According to KNBS board minutes, 164,700 tablets, 125,000 power banks and 30,000 solar chargers had been deployed for the exercise. All data in the devices was transferred to the KNBS server housed at Real Towers, and backed up in two off-site locations.
The rationale for disposing the tablets is that they were taking up space meant for a library and cartography laboratory, flooding at the storage facility had already damaged some of the properties, continued storage for long would render them obsolete, and the risk of an explosion because they were stacked together.
Confidential records
“The tablets are holding confidential records of the Kenyan population. Prior to their disposal all of these records will be erased from them. The KNBS ICT Division will use data purging strategies and techniques which will ensure that all the records are permanently erased,” read the board minutes from December 5, last year.
Consequently, the board approved their disposal as follows; 10,000 to be retained by KNBS, 25,000 to the Ministry of Interior for use by the Kenya Police Service, 1,500 to the Ministry of Agriculture for use in farmer registration, 70,000 to Ghana and 5,000 to Botswana for census, and the remaining 54,847 to other government ministries.
On May 12, Sports, Culture and Heritage Cabinet Secretary Amina Mohamed, with the concurrence of the Commission on Administrative Action, approved the disposal of the data contained in the gadgets under Section 7 of the Public Archives and Documentation Service Act Cap 19.
“Please complete the enclosed records destruction certificate in duplicate and return the original to this office and keep the duplicate for your records,” said Richard Wato, signing for the director of the Kenya National Archives and Documentation Service.
In June, and while issuing the order, the Garissa High Court had rejected the reasons cited by KNBS in dithering on granting access to servers. These included the arguments on limitations of right of access to information.

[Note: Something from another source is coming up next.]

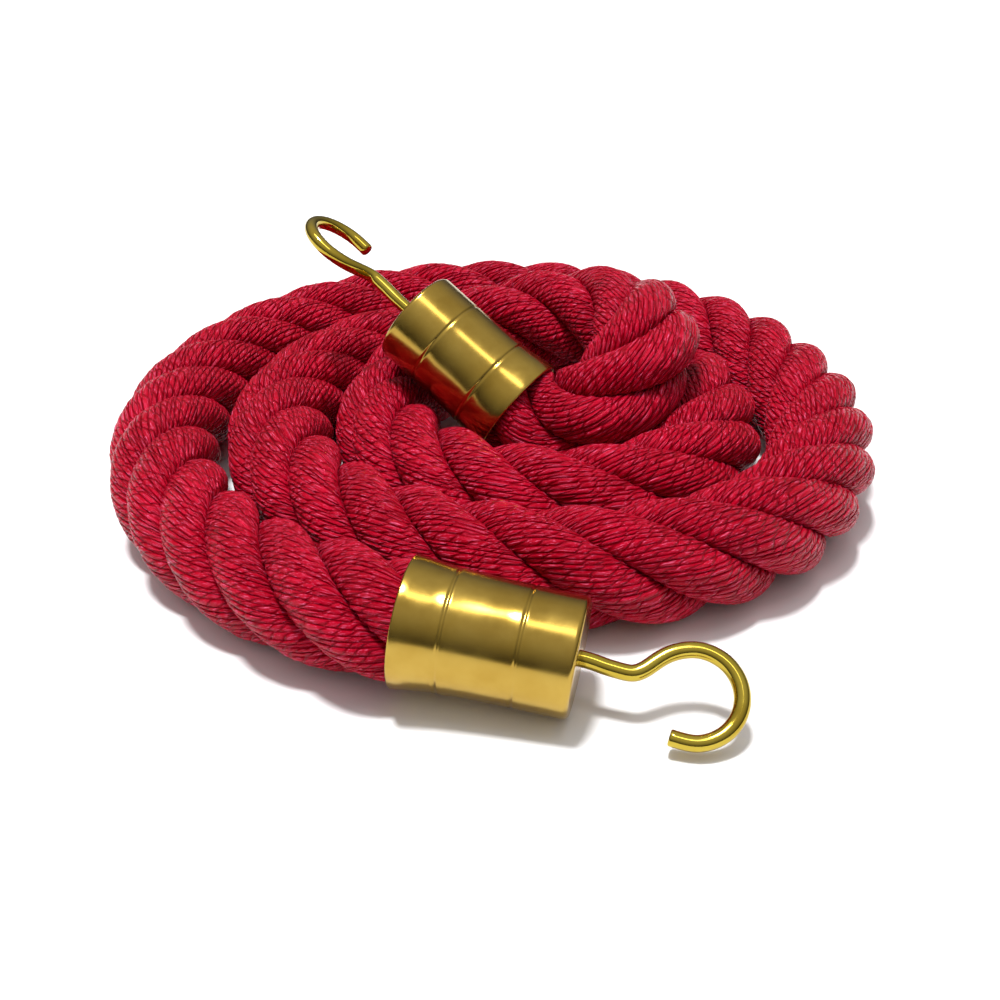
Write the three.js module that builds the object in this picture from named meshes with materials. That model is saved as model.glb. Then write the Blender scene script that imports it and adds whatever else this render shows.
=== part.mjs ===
// Barrier rope: a four-strand laid rope, coiled flat, with a brass cup cap and an open swivel hook
// on each end. Millimetres, +Z up. The rope lies on z = 0, with the origin under the middle of the
// whole object.
import * as THREE from 'three';

// From the frame in which the coil and the caps are laid out to the middle of the whole object
const TO_MIDDLE = [5.6, 13.6];

// Rope. Its turns press on each other, so the section is a little narrower than it is high.
const ROPE_D = 38;                                    // over the strands
const ROPE_HALF_WIDTH = 17.8;
const ROPE_SIDES = 12;                                // section: a polygon with one flat side down
const ROPE_STEPS = 80;
const FLAT_AT = 0.3;                                  // where it lies flat, as a part of its length
const REST_Z = ROPE_D / 2;                            // centre line of rope that lies on the floor

// Coil, wound clockwise seen from above, from the front cap inwards
const COIL_CENTRE = [-2, -1];
const COIL_RADIUS = 125.5;                            // centre line at the start of the outer turn
const COIL_DRIFT = 14.5;                              // how much each turn tightens on its way round
const COIL_STEP_IN = 25.5;                            // the shift to the next turn, near the front
const STEP_IN_AT = 0.79;                              // where in a turn that shift starts
const STEP_IN_SPAN = 0.32;                            // and how much of the turn it takes
const COIL_FROM = 0.103;                              // turns, 0 at the front
const COIL_TO = 2.187;
const POINTS_PER_TURN = 12;

// The last, tight turn climbs onto the coil and comes back down into the back cap
const INNER_TURN = [
  [-44.8, -3.6, 19.5], [-43.8, 12, 19.8], [-34.3, 28.4, 25.8], [-18.2, 39.7, 33.6],
  [0, 44, 39.1], [18.2, 42.7, 43.4], [35, 34.5, 47.4], [46, 20.9, 49.3],
  [49.3, 6, 50], [46.8, -4.3, 46.2], [39.2, -12, 39], [29.8, -16.6, 32.5],
  [20.8, -18, 28.9], [12.2, -17.3, 28.4],
];

// End caps: a pressed brass cup, flared at the mouth, with two rolled grooves
const CAP_LENGTH = 51;
const CAP_WALL = 1.2;
const CAP_R = 17.5;
const CAP_NECK_R = 17.9;                              // where the flare ends
const CAP_MOUTH_R = 19.5;
const CAP_GROOVES = [13.6, 35];                       // from the mouth
const GROOVE_DEPTH = 0.5;
const GROOVE_HALF = 0.9;
const SHANK_HOLE_R = 2.7;
const ROUND_SIDES = 36;

// Hook: bent from round wire, free to turn and to slide a little in the cap's end wall. The dimensions
// along it are from the outside of that wall, with the hook pulled out.
const WIRE_D = 4.8;
const SHANK_INSIDE = 9;
const BOW_CENTRE = [37.9, 3.8];                       // along the cap's axis, and to the tip's side
const BOW_R = 13.2;
const HOOK_TIP = [33.4, 16.6];
const HOOK_SHANK = [
  [-SHANK_INSIDE, 0], [-4, 0], [0, 0], [8.2, 0.2], [12.5, 0.8],
  [16.9, 1.2], [20.4, 1.1], [22.6, 0], [24.8, -2.1], [29.2, -6.4],
];
const CLEARANCE = 0.3;
const WASHER = { outer: 8, inner: 2.8, thick: 1.2, at: CAP_LENGTH - CAP_WALL - CLEARANCE };
const NUT = { flats: 8, thick: 4, at: WASHER.at - WASHER.thick - CLEARANCE };

// Each end of the rope is bound tight, so that it goes into its cap
const BOUND_R = 14;
const BOUND_INSIDE = 35.5;
const BOUND_STEP = 5;
const END_GAP = 0.5;                                  // between the free rope's end face and the bound end

// Where the caps lie: the centre of the mouth, the way the closed end points, the hook's turn in the cap
// and how far it is pushed in, and how much bound rope shows outside the mouth
const FRONT_CAP = {
  mouth: [-29.8, -128.4, 22.6], azimuth: -12, rise: -5.5, hookTurn: 56, hookIn: 5.5, boundOutside: 10,
};
const BACK_CAP = {
  mouth: [2.9, -13.8, 32.2], azimuth: 150, rise: 31.5, hookTurn: 74, hookIn: 0, boundOutside: 30,
};

const material = (color, roughness, metalness) => (
  new THREE.MeshStandardMaterial({ color, roughness, metalness })
);
const ropeRed = material(0xb01030, 0.5, 0);
const bindingRed = material(0x8c0c26, 0.7, 0);
const brass = material(0xc2a443, 0.25, 1);
const brassWire = material(0xc9ab3c, 0.2, 1);

const radians = THREE.MathUtils.degToRad;

function named(name, geometry, mat) {
  const mesh = new THREE.Mesh(geometry, mat);
  mesh.name = name;
  return mesh;
}

function axisOf({ azimuth, rise }) {
  const a = radians(azimuth);
  const e = radians(rise);
  return new THREE.Vector3(Math.cos(a) * Math.cos(e), Math.sin(a) * Math.cos(e), Math.sin(e));
}

// The frame of a cap: +Y out through its closed end, +Z as near to up as it goes
function capFrame(cap) {
  const y = axisOf(cap);
  const z = new THREE.Vector3(0, 0, 1).addScaledVector(y, -y.z).normalize();
  const x = new THREE.Vector3().crossVectors(y, z);
  const frame = new THREE.Group();
  frame.quaternion.setFromRotationMatrix(new THREE.Matrix4().makeBasis(x, y, z));
  frame.position.set(...cap.mouth);
  return frame;
}

const ease = (t) => THREE.MathUtils.smoothstep(t, 0, 1);

function coilPoint(turn) {
  const steps = ease((turn - STEP_IN_AT) / STEP_IN_SPAN) + ease((turn - 1 - STEP_IN_AT) / STEP_IN_SPAN);
  const r = COIL_RADIUS - COIL_DRIFT * turn - COIL_STEP_IN * steps;
  const angle = 2 * Math.PI * turn;
  const x = COIL_CENTRE[0] - r * Math.sin(angle);
  const y = COIL_CENTRE[1] - r * Math.cos(angle);
  return new THREE.Vector3(x, y, REST_Z);
}

const alongCap = (cap, distance) => (
  new THREE.Vector3(...cap.mouth).addScaledVector(axisOf(cap), distance)
);

function ropeRoute() {
  const points = [];
  for (const distance of [BOUND_INSIDE, 20, 0]) points.push(alongCap(FRONT_CAP, distance));
  const turns = COIL_TO - COIL_FROM;
  const count = Math.round(turns * POINTS_PER_TURN);
  for (let i = 0; i <= count; i++) points.push(coilPoint(COIL_FROM + turns * i / count));
  for (const p of INNER_TURN) points.push(new THREE.Vector3(...p));
  for (const distance of [0, 20, BOUND_INSIDE]) points.push(alongCap(BACK_CAP, distance));
  const route = new THREE.CatmullRomCurve3(points, false, 'centripetal');
  route.arcLengthDivisions = 2000;
  return route;
}

const route = ropeRoute();

// The part of the route between two distances from its start, never below the rope's resting height
class Stretch extends THREE.Curve {
  constructor(from, to) {
    super();
    this.from = from / route.getLength();
    this.to = to / route.getLength();
  }

  getPoint(t, target = new THREE.Vector3()) {
    route.getPointAt(this.from + (this.to - this.from) * t, target);
    return target.setZ(Math.max(target.z, REST_Z));
  }
}

// A polygon with flat sides at half a width and half a height from its middle
function polygon(sides, halfHeight, halfWidth = halfHeight, turn = 0) {
  const toCorner = 1 / Math.cos(Math.PI / sides);
  const middle = new THREE.Vector2();
  const corners = [];
  for (let i = 0; i < sides; i++) {
    const a = (i + 0.5) / sides * 2 * Math.PI;
    const corner = new THREE.Vector2(halfHeight * Math.cos(a), halfWidth * Math.sin(a));
    corners.push(corner.multiplyScalar(toCorner).rotateAround(middle, turn));
  }
  return new THREE.Shape(corners);
}

// How far the extrusion's own frame is turned from upright where the path lies flat
function turnOfFrame(path) {
  const { normals, binormals } = path.computeFrenetFrames(ROPE_STEPS, false);
  const i = Math.round(ROPE_STEPS * FLAT_AT);
  return Math.atan2(binormals[i].z, normals[i].z);
}

function ropeGeometry() {
  const from = BOUND_INSIDE + FRONT_CAP.boundOutside + END_GAP;
  const to = route.getLength() - BOUND_INSIDE - BACK_CAP.boundOutside - END_GAP;
  const extrudePath = new Stretch(from, to);
  const section = polygon(ROPE_SIDES, ROPE_D / 2, ROPE_HALF_WIDTH, turnOfFrame(extrudePath));
  return new THREE.ExtrudeGeometry(section, { steps: ROPE_STEPS, extrudePath });
}

function boundEndGeometry(cap) {
  const length = BOUND_INSIDE + cap.boundOutside;
  const start = cap === FRONT_CAP ? 0 : route.getLength() - length;
  const extrudePath = new Stretch(start, start + length);
  const steps = Math.round(length / BOUND_STEP);
  return new THREE.ExtrudeGeometry(polygon(ROPE_SIDES, BOUND_R), { steps, extrudePath });
}

const groove = (r, at) => [
  [r, at - GROOVE_HALF], [r - GROOVE_DEPTH, at - GROOVE_HALF / 3],
  [r - GROOVE_DEPTH, at + GROOVE_HALF / 3], [r, at + GROOVE_HALF],
];

function turned(profile) {
  const points = profile.map(([r, y]) => new THREE.Vector2(r, y));
  points.push(points[0].clone());
  return new THREE.LatheGeometry(points, ROUND_SIDES);
}

function capGeometry() {
  const flare = [[CAP_MOUTH_R, 0], [19.2, 3.5], [18.4, 8]];
  const outer = [...flare, ...groove(CAP_NECK_R, CAP_GROOVES[0]), ...groove(CAP_R, CAP_GROOVES[1]),
    [CAP_R, CAP_LENGTH - 1], [CAP_R - 1, CAP_LENGTH]];
  const inner = [[SHANK_HOLE_R, CAP_LENGTH], [SHANK_HOLE_R, CAP_LENGTH - CAP_WALL],
    [CAP_R - CAP_WALL, CAP_LENGTH - CAP_WALL],
    ...groove(CAP_R - CAP_WALL, CAP_GROOVES[1]).reverse(),
    ...groove(CAP_NECK_R - CAP_WALL, CAP_GROOVES[0]).reverse(),
    [17.2, 8], [18, 3.5], [CAP_MOUTH_R - CAP_WALL, 0]];
  return turned([...outer, ...inner]);
}

// The hook's centre line, in the plane of the cap's axis (+Y) and the tip's side (+X)
function hookRoute() {
  const points = HOOK_SHANK.map(([along, aside]) => new THREE.Vector3(aside, along, 0));
  for (let degrees = -100; degrees <= 80; degrees += 20) {
    const a = radians(degrees);
    const aside = BOW_CENTRE[1] + BOW_R * Math.sin(a);
    points.push(new THREE.Vector3(aside, BOW_CENTRE[0] + BOW_R * Math.cos(a), 0));
  }
  points.push(new THREE.Vector3(HOOK_TIP[1], HOOK_TIP[0], 0));
  return new THREE.CatmullRomCurve3(points, false, 'centripetal');
}

function hookGeometry() {
  const section = new THREE.Shape().absarc(0, 0, WIRE_D / 2, 0, 2 * Math.PI);
  return new THREE.ExtrudeGeometry(section, { steps: 60, curveSegments: 10, extrudePath: hookRoute() });
}

function washerGeometry() {
  const { outer, inner, thick, at } = WASHER;
  return turned([[inner, at - thick], [outer, at - thick], [outer, at], [inner, at]]);
}

function nutGeometry() {
  const { flats, thick, at } = NUT;
  const hex = polygon(6, flats / 2);
  hex.holes.push(new THREE.Path().absarc(0, 0, SHANK_HOLE_R, 0, 2 * Math.PI, true));
  const solid = new THREE.ExtrudeGeometry(hex, { depth: thick, bevelEnabled: false, curveSegments: 12 });
  return solid.rotateX(-Math.PI / 2).translate(0, at - thick, 0);
}

// A cap with everything in it, named front_... or back_...
function ropeEnd(name, cap) {
  const frame = capFrame(cap);
  frame.add(named(`${name}_end_cap`, capGeometry(), brass));
  frame.add(named(`${name}_hook_washer`, washerGeometry(), brass));
  const swivel = new THREE.Group();
  swivel.add(named(`${name}_hook_nut`, nutGeometry(), brass));
  const hook = named(`${name}_hook`, hookGeometry(), brassWire);
  hook.position.y = CAP_LENGTH;
  swivel.add(hook);
  swivel.position.y = -cap.hookIn;
  swivel.rotation.y = radians(90 - cap.hookTurn);     // the tip hangs straight down at hookTurn = 0
  frame.add(swivel);
  return frame;
}

const barrierRope = new THREE.Group();
barrierRope.position.set(...TO_MIDDLE, 0);
barrierRope.add(named('rope', ropeGeometry(), ropeRed));
barrierRope.add(named('front_bound_end', boundEndGeometry(FRONT_CAP), bindingRed));
barrierRope.add(named('back_bound_end', boundEndGeometry(BACK_CAP), bindingRed));
barrierRope.add(ropeEnd('front', FRONT_CAP));
barrierRope.add(ropeEnd('back', BACK_CAP));

export default barrierRope;
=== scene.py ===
"""Barrier rope: four laid strands of silky crimson yarn, coiled flat, with a brass cap and hook
on each end."""
import math

import bpy
import numpy as np
from mathutils import Euler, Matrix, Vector


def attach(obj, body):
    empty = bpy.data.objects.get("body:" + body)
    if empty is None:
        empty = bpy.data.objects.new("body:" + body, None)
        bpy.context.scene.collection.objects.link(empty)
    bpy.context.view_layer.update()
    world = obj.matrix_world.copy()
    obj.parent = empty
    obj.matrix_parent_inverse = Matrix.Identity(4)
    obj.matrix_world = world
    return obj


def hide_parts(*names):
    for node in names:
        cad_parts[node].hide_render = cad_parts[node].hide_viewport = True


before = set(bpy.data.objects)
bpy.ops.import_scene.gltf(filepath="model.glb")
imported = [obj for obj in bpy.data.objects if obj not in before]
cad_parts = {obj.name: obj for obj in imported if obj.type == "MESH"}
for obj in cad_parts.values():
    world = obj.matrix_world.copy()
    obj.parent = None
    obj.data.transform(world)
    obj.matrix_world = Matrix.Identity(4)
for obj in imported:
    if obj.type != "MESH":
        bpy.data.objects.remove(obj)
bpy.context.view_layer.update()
RNG = np.random.default_rng(7)
MM = 0.001
UP = np.array([0.0, 0.0, 1.0])


# ---------------------------------------------------------------- the rope's route, as in the CAD model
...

“I agree with submissions of Mr Biriq as was held by the Chief Justice of South Africa in the case My Vote vs Minister of Justice that if secrecy thrives, then our constitutional project would be at risk of being betrayed or shipwrecked,” the judge ruled.
Abdiwahid Biriq is the lead lawyer in the petition and has previously won a case against the State with regard to the 2009 census.
The judge said since the request is meant to “help secure and protect the rights and freedoms” of the same Constitution, he would grant it. He refused to grant a conservation order on the use of the figures given that they were not being deployed in determination of the third generation formula.
He also did not stop their use in the upcoming delimitation of boundaries because the petition is likely to have been heard and determined before the process starts. He ordered that the petitioners, via their appointed IT experts - and under the supervision of the court - be allowed access to the servers.
But now KNBS wants the same court to set aside those orders, saying they are not implementable.